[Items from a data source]
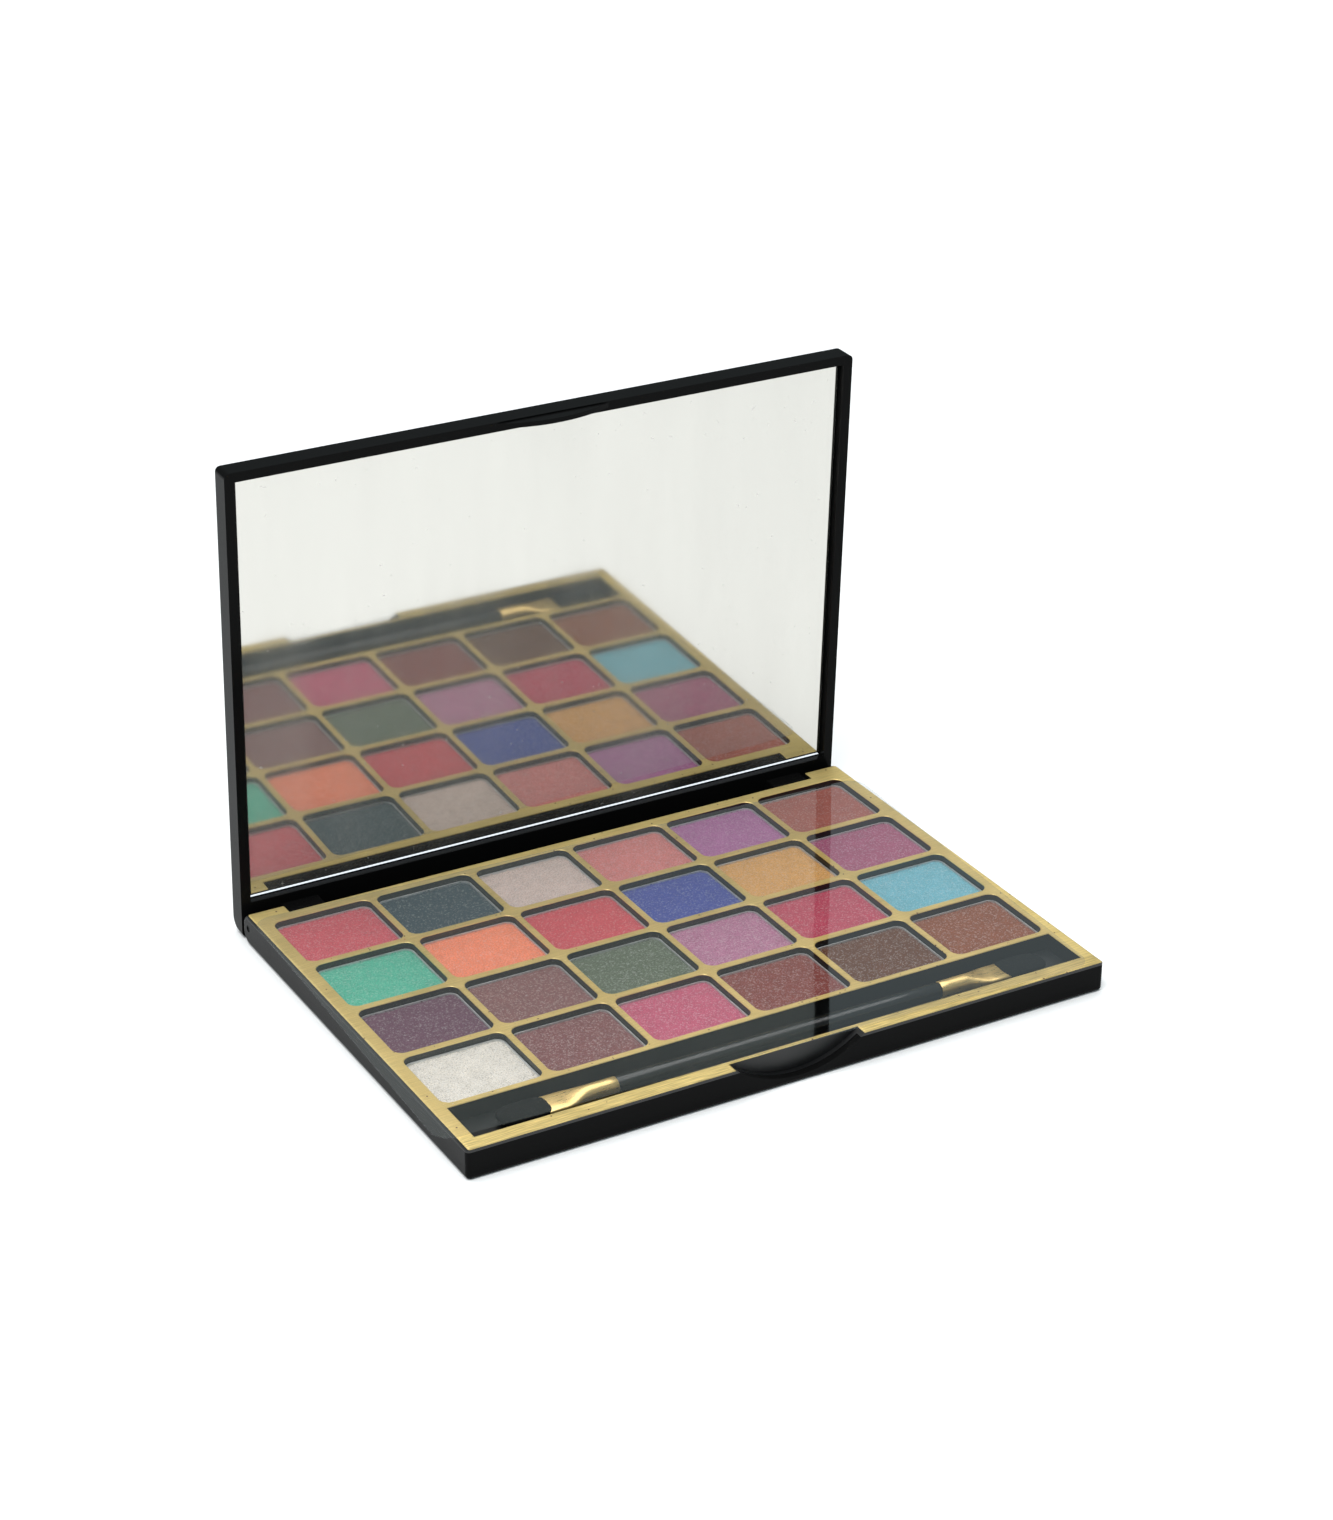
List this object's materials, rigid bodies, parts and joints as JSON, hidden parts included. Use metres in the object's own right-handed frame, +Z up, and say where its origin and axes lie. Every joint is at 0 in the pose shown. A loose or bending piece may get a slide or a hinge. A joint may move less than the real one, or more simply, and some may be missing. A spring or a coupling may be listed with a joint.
{
  "type": "eyeshadow palette",
  "caption": "Slim rectangular eyeshadow palette: hinged mirrored lid, gold-topped tray of pressed powder pans, double-ended applicator in a channel and a clear loose film.",
  "frame": {"origin": "in the flat underside of the base, at the centre of the closed case's outline", "axes": "+X to the right along the length, +Y towards the hinge, +Z up out of the tray"},
  "size_m": [0.1547, 0.1149, 0.11],
  "materials": {
    "gloss_black_case": "high gloss moulded black",
    "gold_stamped_tray": "gold hot-stamped top on black plastic",
    "pan_glue": "dried glue",
    "steel_pins": "plain drawn wire",
    "tin_pans": "pressed sheet",
    "powder_crimson": "pressed shimmer powder",
    "powder_jet": "pressed shimmer powder",
    "powder_champagne": "pressed shimmer powder",
    "powder_rose": "pressed shimmer powder",
    "powder_orchid": "pressed shimmer powder",
    "powder_terracotta": "pressed shimmer powder",
    "powder_emerald": "pressed shimmer powder",
    "powder_coral": "pressed shimmer powder",
    "powder_scarlet": "pressed shimmer powder",
    "powder_royal_blue": "pressed shimmer powder",
    "powder_amber": "pressed shimmer powder",
    "powder_magenta": "pressed shimmer powder",
    "powder_plum": "pressed shimmer powder",
    "powder_taupe": "pressed shimmer powder",
    "powder_olive": "pressed shimmer powder",
    "powder_lilac": "pressed shimmer powder",
    "powder_raspberry": "pressed shimmer powder",
    "powder_turquoise": "pressed shimmer powder",
    "powder_silver": "pressed shimmer powder",
    "powder_mocha": "pressed shimmer powder",
    "powder_fuchsia": "pressed shimmer powder",
    "powder_maroon": "pressed shimmer powder",
    "powder_umber": "pressed shimmer powder",
    "powder_copper": "pressed shimmer powder",
    "mirror_glass": "silvered flat glass",
    "white_tape": "foam tape",
    "clear_film": "clear glossy sheet",
    "gloss_black_handle": "glossy black",
    "gold_ferrule": "bright gold anodised",
    "black_foam": "fine open foam"
  },
  "bodies": {
    "base": {"base_shell": "gloss_black_case", "tray_back_row": "gold_stamped_tray", "tray_second_row": "gold_stamped_tray", "tray_third_row": "gold_stamped_tray", "tray_front_row": "gold_stamped_tray", "tray_floor": "gold_stamped_tray", "trough_floor": "gold_stamped_tray", "trough_walls": "gold_stamped_tray", "pan_glue": "pan_glue", "hinge_pins": "steel_pins", "pans_back_row": "tin_pans", "pans_second_row": "tin_pans", "pans_third_row": "tin_pans", "pans_front_row": "tin_pans", "cake_crimson": "powder_crimson", "cake_jet": "powder_jet", "cake_champagne": "powder_champagne", "cake_rose": "powder_rose", "cake_orchid": "powder_orchid", "cake_terracotta": "powder_terracotta", "cake_emerald": "powder_emerald", "cake_coral": "powder_coral", "cake_scarlet": "powder_scarlet", "cake_royal_blue": "powder_royal_blue", "cake_amber": "powder_amber", "cake_magenta": "powder_magenta", "cake_plum": "powder_plum", "cake_taupe": "powder_taupe", "cake_olive": "powder_olive", "cake_lilac": "powder_lilac", "cake_raspberry": "powder_raspberry", "cake_turquoise": "powder_turquoise", "cake_silver": "powder_silver", "cake_mocha": "powder_mocha", "cake_fuchsia": "powder_fuchsia", "cake_maroon": "powder_maroon", "cake_umber": "powder_umber", "cake_copper": "powder_copper"},
    "lid": {"lid_shell": "gloss_black_case", "mirror": "mirror_glass", "mirror_tape": "white_tape"},
    "film": {"protective_film": "clear_film"},
    "applicator": {"applicator_handle": "gloss_black_handle", "ferrule_left": "gold_ferrule", "ferrule_right": "gold_ferrule", "sponge_tip_left": "black_foam", "sponge_tip_right": "black_foam"}
  },
  "joints": [
    {"name": "lid_hinge", "type": "hinge", "parent": "base", "child": "lid", "pos_m": [0, 0.0507, 0.0042], "axis": [-1, 0, 0], "range_deg": [-88, 0]},
    {"name": "film_lift", "type": "slide", "parent": "base", "child": "film", "axis": [0, 0, 1], "range_m": [0, 0.06]},
    {"name": "applicator_lift", "type": "slide", "parent": "base", "child": "applicator", "axis": [0, 0, 1], "range_m": [0, 0.03]}
  ],
  "couplings": [
    {"joint": "applicator_lift", "follows": "film_lift", "ratio": 0.5}
  ]
}
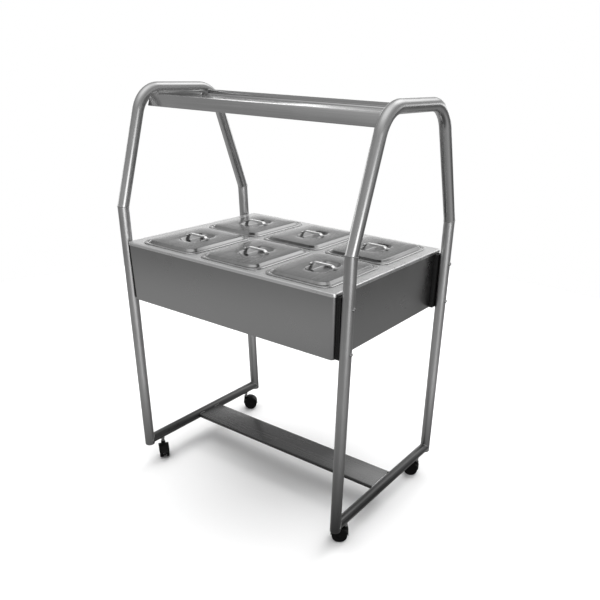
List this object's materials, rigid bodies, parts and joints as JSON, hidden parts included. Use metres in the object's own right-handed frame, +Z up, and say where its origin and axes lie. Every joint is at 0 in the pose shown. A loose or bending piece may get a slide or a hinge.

» **EXERCISE DIRECTIONS**: Write down every line of the data exactly as it appears above.

» **RESULT OF THIS TASK**:
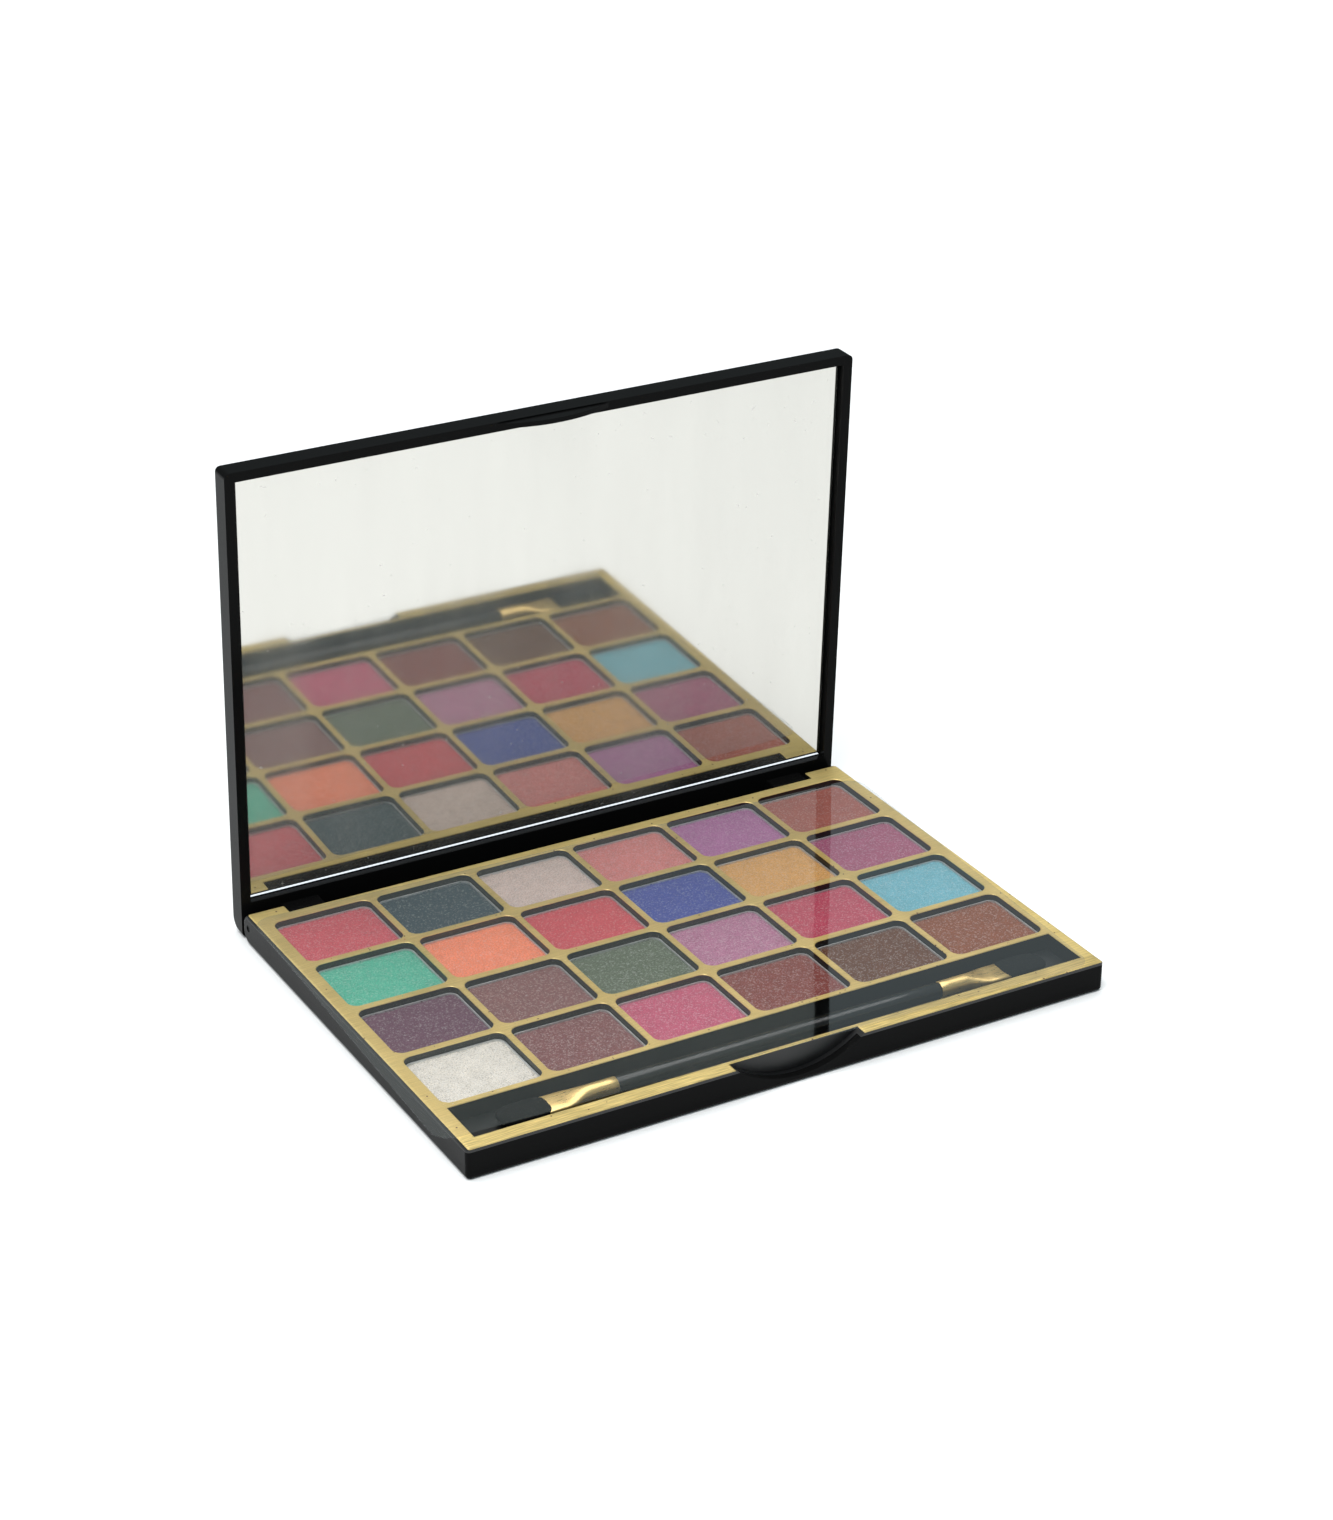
List this object's materials, rigid bodies, parts and joints as JSON, hidden parts included. Use metres in the object's own right-handed frame, +Z up, and say where its origin and axes lie. Every joint is at 0 in the pose shown. A loose or bending piece may get a slide or a hinge. A joint may move less than the real one, or more simply, and some may be missing. A spring or a coupling may be listed with a joint.
{
  "type": "eyeshadow palette",
  "caption": "Slim rectangular eyeshadow palette: hinged mirrored lid, gold-topped tray of pressed powder pans, double-ended applicator in a channel and a clear loose film.",
  "frame": {"origin": "in the flat underside of the base, at the centre of the closed case's outline", "axes": "+X to the right along the length, +Y towards the hinge, +Z up out of the tray"},
  "size_m": [0.1547, 0.1149, 0.11],
  "materials": {
    "gloss_black_case": "high gloss moulded black",
    "gold_stamped_tray": "gold hot-stamped top on black plastic",
    "pan_glue": "dried glue",
    "steel_pins": "plain drawn wire",
    "tin_pans": "pressed sheet",
    "powder_crimson": "pressed shimmer powder",
    "powder_jet": "pressed shimmer powder",
    "powder_champagne": "pressed shimmer powder",
    "powder_rose": "pressed shimmer powder",
    "powder_orchid": "pressed shimmer powder",
    "powder_terracotta": "pressed shimmer powder",
    "powder_emerald": "pressed shimmer powder",
    "powder_coral": "pressed shimmer powder",
    "powder_scarlet": "pressed shimmer powder",
    "powder_royal_blue": "pressed shimmer powder",
    "powder_amber": "pressed shimmer powder",
    "powder_magenta": "pressed shimmer powder",
    "powder_plum": "pressed shimmer powder",
    "powder_taupe": "pressed shimmer powder",
    "powder_olive": "pressed shimmer powder",
    "powder_lilac": "pressed shimmer powder",
    "powder_raspberry": "pressed shimmer powder",
    "powder_turquoise": "pressed shimmer powder",
    "powder_silver": "pressed shimmer powder",
    "powder_mocha": "pressed shimmer powder",
    "powder_fuchsia": "pressed shimmer powder",
    "powder_maroon": "pressed shimmer powder",
    "powder_umber": "pressed shimmer powder",
    "powder_copper": "pressed shimmer powder",
    "mirror_glass": "silvered flat glass",
    "white_tape": "foam tape",
    "clear_film": "clear glossy sheet",
    "gloss_black_handle": "glossy black",
    "gold_ferrule": "bright gold anodised",
    "black_foam": "fine open foam"
  },
  "bodies": {
    "base": {"base_shell": "gloss_black_case", "tray_back_row": "gold_stamped_tray", "tray_second_row": "gold_stamped_tray", "tray_third_row": "gold_stamped_tray", "tray_front_row": "gold_stamped_tray", "tray_floor": "gold_stamped_tray", "trough_floor": "gold_stamped_tray", "trough_walls": "gold_stamped_tray", "pan_glue": "pan_glue", "hinge_pins": "steel_pins", "pans_back_row": "tin_pans", "pans_second_row": "tin_pans", "pans_third_row": "tin_pans", "pans_front_row": "tin_pans", "cake_crimson": "powder_crimson", "cake_jet": "powder_jet", "cake_champagne": "powder_champagne", "cake_rose": "powder_rose", "cake_orchid": "powder_orchid", "cake_terracotta": "powder_terracotta", "cake_emerald": "powder_emerald", "cake_coral": "powder_coral", "cake_scarlet": "powder_scarlet", "cake_royal_blue": "powder_royal_blue", "cake_amber": "powder_amber", "cake_magenta": "powder_magenta", "cake_plum": "powder_plum", "cake_taupe": "powder_taupe", "cake_olive": "powder_olive", "cake_lilac": "powder_lilac", "cake_raspberry": "powder_raspberry", "cake_turquoise": "powder_turquoise", "cake_silver": "powder_silver", "cake_mocha": "powder_mocha", "cake_fuchsia": "powder_fuchsia", "cake_maroon": "powder_maroon", "cake_umber": "powder_umber", "cake_copper": "powder_copper"},
    "lid": {"lid_shell": "gloss_black_case", "mirror": "mirror_glass", "mirror_tape": "white_tape"},
    "film": {"protective_film": "clear_film"},
    "applicator": {"applicator_handle": "gloss_black_handle", "ferrule_left": "gold_ferrule", "ferrule_right": "gold_ferrule", "sponge_tip_left": "black_foam", "sponge_tip_right": "black_foam"}
  },
  "joints": [
    {"name": "lid_hinge", "type": "hinge", "parent": "base", "child": "lid", "pos_m": [0, 0.0507, 0.0042], "axis": [-1, 0, 0], "range_deg": [-88, 0]},
    {"name": "film_lift", "type": "slide", "parent": "base", "child": "film", "axis": [0, 0, 1], "range_m": [0, 0.06]},
    {"name": "applicator_lift", "type": "slide", "parent": "base", "child": "applicator", "axis": [0, 0, 1], "range_m": [0, 0.03]}
  ],
  "couplings": [
    {"joint": "applicator_lift", "follows": "film_lift", "ratio": 0.5}
  ]
}
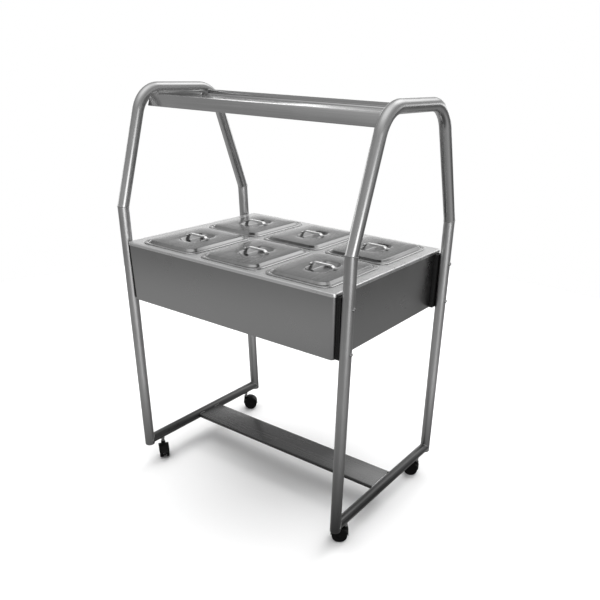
List this object's materials, rigid bodies, parts and joints as JSON, hidden parts included. Use metres in the object's own right-handed frame, +Z up, and say where its origin and axes lie. Every joint is at 0 in the pose shown. A loose or bending piece may get a slide or a hinge.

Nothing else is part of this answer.